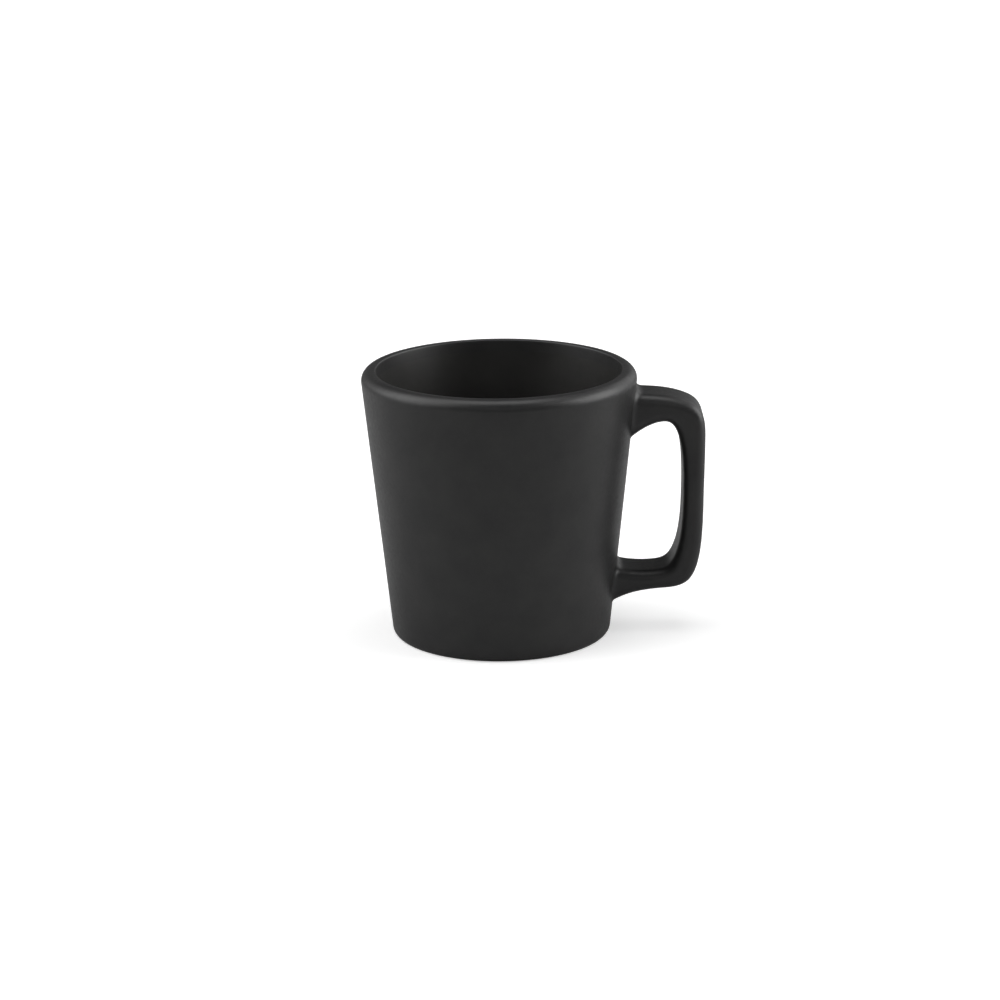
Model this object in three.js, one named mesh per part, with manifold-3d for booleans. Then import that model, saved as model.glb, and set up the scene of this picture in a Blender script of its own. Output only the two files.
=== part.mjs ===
// A tapered stoneware mug with a squared loop handle.
// The clay cup and the clay handle are formed apart, stuck together with slip and then glazed twice:
// a liner poured inside, and one dark matte coat over everything outside except the foot.
// Millimetres, +Z up. The origin is on the surface the mug stands on, in the middle of its footprint.

import * as THREE from 'three';
import { mergeVertices } from 'three/addons/utils/BufferGeometryUtils.js';
import Module from 'manifold-3d';

const wasm = await Module();
wasm.setup();

const degrees = THREE.MathUtils.degToRad;

// Driving dimensions of the glazed mug. Radii are measured from the axis of the cup.
const height = 82.6;
const rimRadius = 42.12;           // where the straight outer wall would meet the top
const wallLean = degrees(6);       // outward lean of the wall
const wallThickness = 4.75;        // measured level
const coat = 0.35;                 // thickness of each glaze
const outerRoll = 3.2;             // rounding of the rim's outer edge
const innerRoll = 0.5;             // rounding of the rim's inner edge
const linerTop = height - 3.6;     // the liner glaze stops at this height, under the lip
const cornerRound = 1.8;           // rounding of the clay where the wall meets the foot
const cornerGlazed = degrees(50);  // how far the outer coat wraps under that rounding
const floorTop = 6;                // inside floor, above the table
const floorRound = 8;              // rounding between the inside floor and the wall
const footInner = 27;              // the bare foot is a ring from here out to the rounded corner
const recessDepth = 1.2;           // hollow of the underside inside the foot ring
const recessSlope = 1.5;

const handleReach = 62.3;          // from the axis to the outer face of the handle's grip
const handleWidth = 16.5;          // across the strap
const handleEdge = 2.2;            // rounding of the strap's long edges
const slipThickness = 0.8;         // slip between the wall and each end of the handle
const slipBead = 0.9;              // how far the slip squeezes out round the strap
const clearance = 0.05;            // left between solids that are cut to fit each other

const roundSteps = 60;             // facets round the axis

const wallRadius = (z) => rimRadius - (height - z) * Math.tan(wallLean);
const liningRadius = (z) => wallRadius(z) - wallThickness;

// Points of an arc in a profile, from one angle to another
function arc(centre, radius, from, to, steps) {
  const points = [];
  for (let i = 0; i <= steps; i++) {
    const angle = from + (to - from) * i / steps;
    points.push(new THREE.Vector2(centre.x + radius * Math.cos(angle), centre.y + radius * Math.sin(angle)));
  }
  return points;
}

const level = degrees(90);
const clayWall = (z) => wallRadius(z) - coat / Math.cos(wallLean);
const rimCentreZ = height - outerRoll;
const rimCentre = new THREE.Vector2(wallRadius(rimCentreZ) - outerRoll / Math.cos(wallLean), rimCentreZ);
const lipCentreZ = height - innerRoll;
const lipCentre = new THREE.Vector2(liningRadius(lipCentreZ) + innerRoll / Math.cos(wallLean), lipCentreZ);
const cornerCentre = new THREE.Vector2(clayWall(cornerRound) - cornerRound / Math.cos(wallLean), cornerRound);

// The cup's axis is off the middle, because the handle counts in the footprint
const axisX = (rimCentre.x + outerRoll - handleReach) / 2;

// Where the outer coat and the liner meet, at a distance under the glazed surface
function linerEdge(depth) {
  return new THREE.Vector2(liningRadius(linerTop) + depth / Math.cos(wallLean), linerTop);
}

// Outside of the cup from the glaze line under the corner, up the wall and over the rim to the
// liner's edge. grow is the distance outside the clay: 0 for the clay, coat for the glazed surface.
function outside(grow) {
  return [
    ...arc(cornerCentre, cornerRound + grow, -cornerGlazed, -wallLean, 2),
    ...arc(rimCentre, outerRoll - coat + grow, -wallLean, level, 5),
    ...arc(lipCentre, innerRoll - coat + grow, level, 2 * level - wallLean, 3),
    linerEdge(coat - grow),
  ];
}

// Inside of the cup from the liner's edge down the wall and across the floor to the axis.
// grow is the distance inside the clay.
function inside(grow) {
  const round = floorRound + coat - grow;
  const floorZ = floorTop - coat + grow;
  const centreZ = floorZ + round;
  const radiusAt = (z) => liningRadius(z) + (coat - grow) / Math.cos(wallLean);
  const centre = new THREE.Vector2(radiusAt(centreZ) - round / Math.cos(wallLean), centreZ);
  return [
    linerEdge(coat - grow),
    ...arc(centre, round, -wallLean, -level, 4),
    new THREE.Vector2(0, floorZ),
  ];
}

// Underside of the clay from the axis out to the glaze line
function underside() {
  return [
    new THREE.Vector2(0, recessDepth),
    new THREE.Vector2(footInner - recessSlope, recessDepth),
    new THREE.Vector2(footInner, 0),
    ...arc(cornerCentre, cornerRound, -level, -cornerGlazed, 2).slice(0, -1),
  ];
}

// Triangles of a geometry with shared corners merged and needle triangles dropped
function weld(geometry) {
  geometry.deleteAttribute('normal');
  geometry.deleteAttribute('uv');
  const merged = mergeVertices(geometry, 1e-4);
  const corners = merged.index.array;
  const kept = [];
  for (let i = 0; i < corners.length; i += 3) {
    const [a, b, c] = corners.slice(i, i + 3);
    if (a !== b && b !== c && c !== a) {
      kept.push(a, b, c);
    }
  }
  merged.setIndex(kept);
  return merged;
}

// A solid of revolution about +Z from a profile of (radius, height) points
function turned(points) {
  const geometry = new THREE.LatheGeometry(points, roundSteps);
  geometry.rotateX(level);
  return weld(geometry);
}

function toManifold(geometry) {
  const vertProperties = new Float32Array(geometry.attributes.position.array);
  const triVerts = new Uint32Array(geometry.index.array);
  return new wasm.Manifold(new wasm.Mesh({ numProp: 3, vertProperties, triVerts }));
}

function toGeometry(solid) {
  const mesh = solid.getMesh();
  const geometry = new THREE.BufferGeometry();
  geometry.setAttribute('position', new THREE.BufferAttribute(mesh.vertProperties, 3));
  geometry.setIndex(new THREE.BufferAttribute(mesh.triVerts, 1));
  return geometry;
}

// Side view of the handle as (distance from the axis, height): a squared C, open towards the cup.
// The upper arm is deep where it leaves the wall and the lower arm spreads downwards there.
function handleOutline() {
  const root = 29;                 // both arms start inside the wall and are cut back to it
  const face = handleReach;
  const outline = new THREE.Shape();
  outline.moveTo(root, 76);
  outline.lineTo(45, 75.25);
  outline.bezierCurveTo(50.5, 74.95, 54.2, 74.2, 57.6, 72.65);
  outline.bezierCurveTo(60.6, 71.15, face, 69.1, face, 62.5);
  outline.bezierCurveTo(face, 54, face - 0.4, 46, face - 0.4, 40);
  outline.bezierCurveTo(face - 0.65, 27.5, face - 1.5, 21.5, 58.4, 17.75);
  outline.bezierCurveTo(56.7, 15.1, 54, 14.35, 49.5, 14.1);
  outline.bezierCurveTo(44.2, 13.75, 39.9, 13, 36.4, 11.3);
  outline.lineTo(root, 8);
  outline.lineTo(root, 21.85);
  outline.lineTo(36.5, 20.55);
  outline.bezierCurveTo(39.6, 19.95, 42.5, 19.7, 45.5, 19.85);
  outline.bezierCurveTo(48.4, 20, 50.4, 20.3, 51.8, 22.1);
  outline.bezierCurveTo(54.1, 25.2, 55.2, 31, 55.5, 39);
  outline.bezierCurveTo(55.75, 45, 55.7, 52, 55.3, 56);
  outline.bezierCurveTo(54.55, 62.3, 53.3, 66.6, 50.2, 66.8);
  outline.bezierCurveTo(46.6, 66.9, 42.6, 64.4, 39.5, 61.8);
  outline.lineTo(root, 54);
  outline.closePath();
  return outline;
}

// The whole strap, both arms running on into the wall. grow is the distance outside the clay.
function strap(grow) {
  const edge = handleEdge - coat;
  const geometry = new THREE.ExtrudeGeometry(handleOutline(), {
    depth: handleWidth - 2 * handleEdge,
    bevelThickness: edge + grow,
    bevelSize: edge + grow,
    bevelOffset: -handleEdge,
    bevelSegments: 2,
    curveSegments: 6,
  });
  geometry.rotateX(level);
  geometry.translate(0, handleWidth / 2 - handleEdge, 0);
  return toManifold(weld(geometry));
}

// The filled outside of the cup, used to cut what meets the wall. grow is the distance outside the clay.
function wallFill(grow) {
  const profile = [
    new THREE.Vector2(0, 0),
    ...outside(grow).slice(0, -4),
    new THREE.Vector2(0, height + grow),
  ];
  profile.splice(1, 0, new THREE.Vector2(profile[1].x, 0));
  return toManifold(turned(profile));
}

// Slip squeezed flat against the wall round the end of a strap
function slip(grow) {
  return strap(slipBead + grow).intersect(wallFill(slipThickness + grow));
}

const middle = (floorTop + height) / 2;

// Keeps the part of a solid above or below the middle of the cup
function half(solid, side) {
  const box = new THREE.BoxGeometry(4 * rimRadius, 4 * rimRadius, height);
  box.translate(0, 0, middle + side * height / 2);
  return solid.intersect(toManifold(weld(box)));
}

const cupBody = turned([...underside(), ...outside(0), ...inside(0).slice(1)]);

const handle = strap(0).subtract(wallFill(slipThickness + clearance));

const slipRing = slip(0).subtract(wallFill(clearance));

const cupCoat = toManifold(turned([...outside(coat), ...outside(0).reverse(), outside(coat)[0]]));
const handleCoat = strap(coat).add(slip(coat)).subtract(wallFill(0));
const outerGlaze = cupCoat.add(handleCoat).subtract(strap(clearance)).subtract(slip(clearance));

const linerGlaze = turned([...inside(0).reverse(), ...inside(coat)]);

const clay = new THREE.MeshStandardMaterial({ color: 0xcabfae, roughness: 0.9, metalness: 0 });
const driedSlip = new THREE.MeshStandardMaterial({ color: 0xbdb19f, roughness: 0.92, metalness: 0 });
const matteGlaze = new THREE.MeshStandardMaterial({ color: 0x2b2b2c, roughness: 0.5, metalness: 0 });
const liner = new THREE.MeshStandardMaterial({ color: 0x232323, roughness: 0.4, metalness: 0 });

function piece(name, geometry, material) {
  const mesh = new THREE.Mesh(geometry, material);
  mesh.name = name;
  mug.add(mesh);
}

const mug = new THREE.Group();
mug.position.x = axisX;
piece('cup_body', cupBody, clay);
piece('handle', toGeometry(handle), clay);
piece('upper_slip_joint', toGeometry(half(slipRing, 1)), driedSlip);
piece('lower_slip_joint', toGeometry(half(slipRing, -1)), driedSlip);
piece('outer_glaze', toGeometry(outerGlaze), matteGlaze);
piece('liner_glaze', linerGlaze, liner);

export default mug;
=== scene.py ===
import math

import bmesh
import bpy
import numpy as np
from mathutils import Matrix, Vector
from mathutils.geometry import delaunay_2d_cdt


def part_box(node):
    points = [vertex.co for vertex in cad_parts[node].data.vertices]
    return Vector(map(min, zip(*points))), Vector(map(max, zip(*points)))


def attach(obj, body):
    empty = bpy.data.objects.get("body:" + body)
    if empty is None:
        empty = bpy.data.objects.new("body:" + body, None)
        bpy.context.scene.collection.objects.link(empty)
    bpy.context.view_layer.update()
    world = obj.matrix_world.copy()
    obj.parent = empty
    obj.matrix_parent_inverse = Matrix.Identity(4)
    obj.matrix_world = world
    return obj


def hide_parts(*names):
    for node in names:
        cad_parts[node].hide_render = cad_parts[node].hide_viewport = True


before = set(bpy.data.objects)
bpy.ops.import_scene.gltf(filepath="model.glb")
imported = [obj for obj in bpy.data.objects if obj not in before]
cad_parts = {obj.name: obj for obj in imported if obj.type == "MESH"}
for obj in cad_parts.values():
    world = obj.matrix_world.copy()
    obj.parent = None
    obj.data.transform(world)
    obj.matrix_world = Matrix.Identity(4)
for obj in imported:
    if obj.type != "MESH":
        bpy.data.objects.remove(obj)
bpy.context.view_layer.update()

# Shapes are worked out in millimetres from the axis of the cup, then put in the frame in metres.
mm = 0.001
clayLow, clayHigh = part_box("cup_body")
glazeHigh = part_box("outer_glaze")[1]
axisX = (clayLow.x + clayHigh.x) / 2

cup = {
    "height": glazeHigh.z / mm,
    "rimRadius": 42.12,        # where the straight outside would meet the top
    "wallLean": 6.0,           # degrees, outwards
    "wallThickness": 4.75,     # measured level
    "coat": 0.35,              # thickness of each glaze
    "outerRoll": 3.2,
    "innerRoll": 0.5,
    "linerDrop": 3.6,          # from the top of the rim down to the edge of the liner glaze
    "cornerRound": 1.8,        # clay rounding between wall and foot
    "cornerGlazed": 50.0,      # degrees of that rounding that the outer glaze wraps
    "floorTop": 6.0,
    "floorRound": 8.0,
    "footInner": 27.0,         # the bare foot is a ring from here out
    "footRound": 0.5,
    "recessDepth": 1.2,
    "segments": 192,
    "rowPitch": 1.3,           # spacing of mesh rows up the wall
    "lipPitch": 0.6,           # spacing of the rows between the lip and the liner's edge
}

lean = math.radians(cup["wallLean"])
height = cup["height"]
linerTop = height - cup["linerDrop"]


def wallRadius(z):
    return cup["rimRadius"] - (height - z) * math.tan(lean)


def liningRadius(z):
    return wallRadius(z) - cup["wallThickness"]


def arcPoints(centre, radius, start, stop, steps):
    angle = np.linspace(start, stop, steps + 1)
    return np.stack([centre[0] + radius * np.cos(angle), centre[1] + radius * np.sin(angle)], axis=1)


def linePoints(start, stop, pitch):
    steps = max(1, round(math.dist(start, stop) / pitch))
    return np.linspace(start, stop, steps + 1)


rimLevel = height - cup["outerRoll"]
rimCentre = (wallRadius(rimLevel) - cup["outerRoll"] / math.cos(lean), rimLevel)
lipLevel = height - cup["innerRoll"]
lipCentre = (liningRadius(lipLevel) + cup["innerRoll"] / math.cos(lean), lipLevel)
cornerWall = wallRadius(cup["cornerRound"]) - cup["coat"] / math.cos(lean)
cornerCentre = (cornerWall - cup["cornerRound"] / math.cos(lean), cup["cornerRound"])


def outsideProfile(grow):
    # From the glaze line under the corner, up the wall and over the rim to the liner's edge.
    # grow is the distance outside the clay.
    corner = arcPoints(cornerCentre, cup["cornerRound"] + grow, -math.radians(cup["cornerGlazed"]), -lean, 4)
    rim = arcPoints(rimCentre, cup["outerRoll"] - cup["coat"] + grow, -lean, math.pi / 2, 14)
    lip = arcPoints(lipCentre, cup["innerRoll"] - cup["coat"] + grow, math.pi / 2, math.pi - lean, 8)
    wall = linePoints(corner[-1], rim[0], cup["rowPitch"])
    edge = (liningRadius(linerTop) + (cup["coat"] - grow) / math.cos(lean), linerTop)
    under = linePoints(lip[-1], edge, cup["lipPitch"])
    return np.vstack([corner[:-1], wall, rim[1:], lip, under[1:]])


def insideProfile(grow):
    # From the liner's edge down the wall and across the floor. grow is the distance inside the clay.
    rounding = cup["floorRound"] + cup["coat"] - grow
    floorZ = cup["floorTop"] - cup["coat"] + grow
    centreZ = floorZ + rounding
    wallX = liningRadius(centreZ) + (cup["coat"] - grow) / math.cos(lean)
    corner = arcPoints((wallX - rounding / math.cos(lean), centreZ), rounding, -lean, -math.pi / 2, 16)
    edge = (liningRadius(linerTop) + (cup["coat"] - grow) / math.cos(lean), linerTop)
    wall = linePoints(edge, corner[0], 2 * cup["rowPitch"])
    floor = linePoints(corner[-1], (0, floorZ), 2 * cup["rowPitch"])
    return np.vstack([wall[:-1], corner, floor[1:]])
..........
#### [TASK REQUIREMENTS]
Return nothing but the lines from the first line of the listing through the line with "const degrees = THREE.MathUtils.degToRad;", please, keeping every one of them unchanged.

#### [SOLVED PROBLEM]
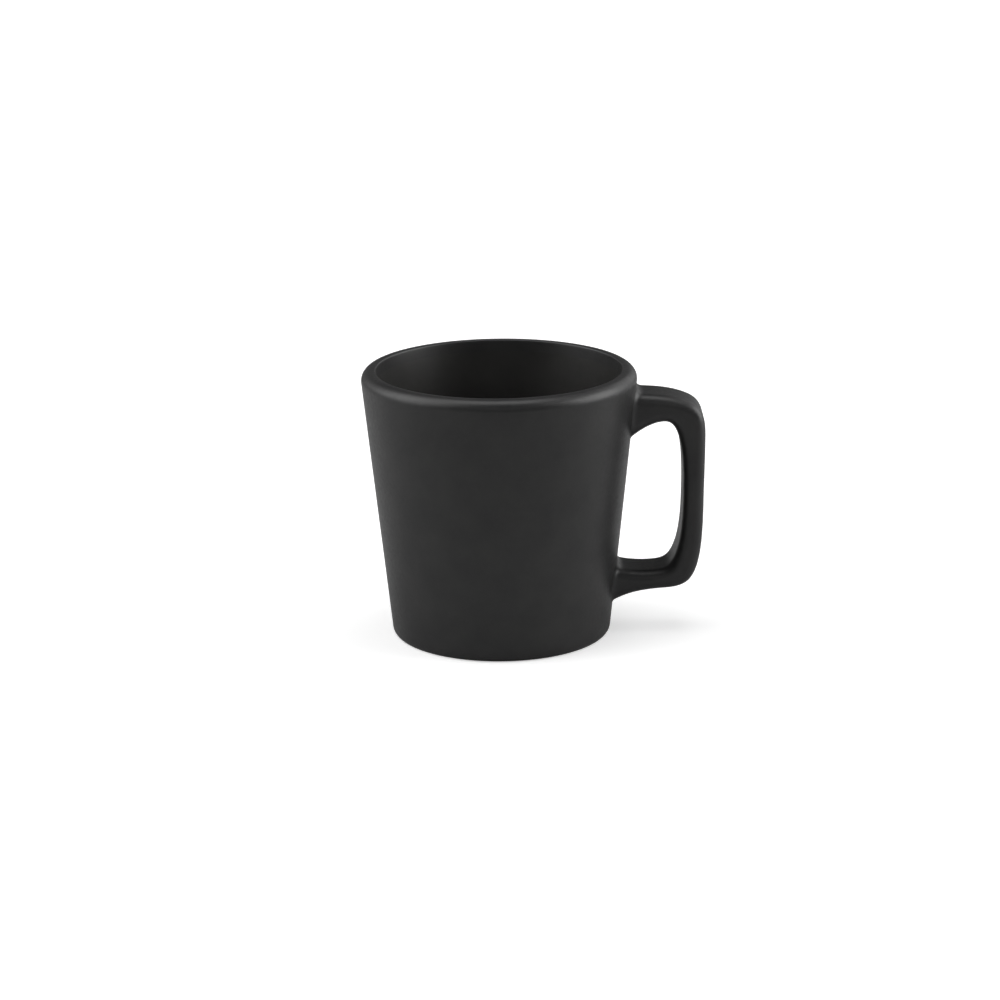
Model this object in three.js, one named mesh per part, with manifold-3d for booleans. Then import that model, saved as model.glb, and set up the scene of this picture in a Blender script of its own. Output only the two files.
=== part.mjs ===
// A tapered stoneware mug with a squared loop handle.
// The clay cup and the clay handle are formed apart, stuck together with slip and then glazed twice:
// a liner poured inside, and one dark matte coat over everything outside except the foot.
// Millimetres, +Z up. The origin is on the surface the mug stands on, in the middle of its footprint.

import * as THREE from 'three';
import { mergeVertices } from 'three/addons/utils/BufferGeometryUtils.js';
import Module from 'manifold-3d';

const wasm = await Module();
wasm.setup();

const degrees = THREE.MathUtils.degToRad;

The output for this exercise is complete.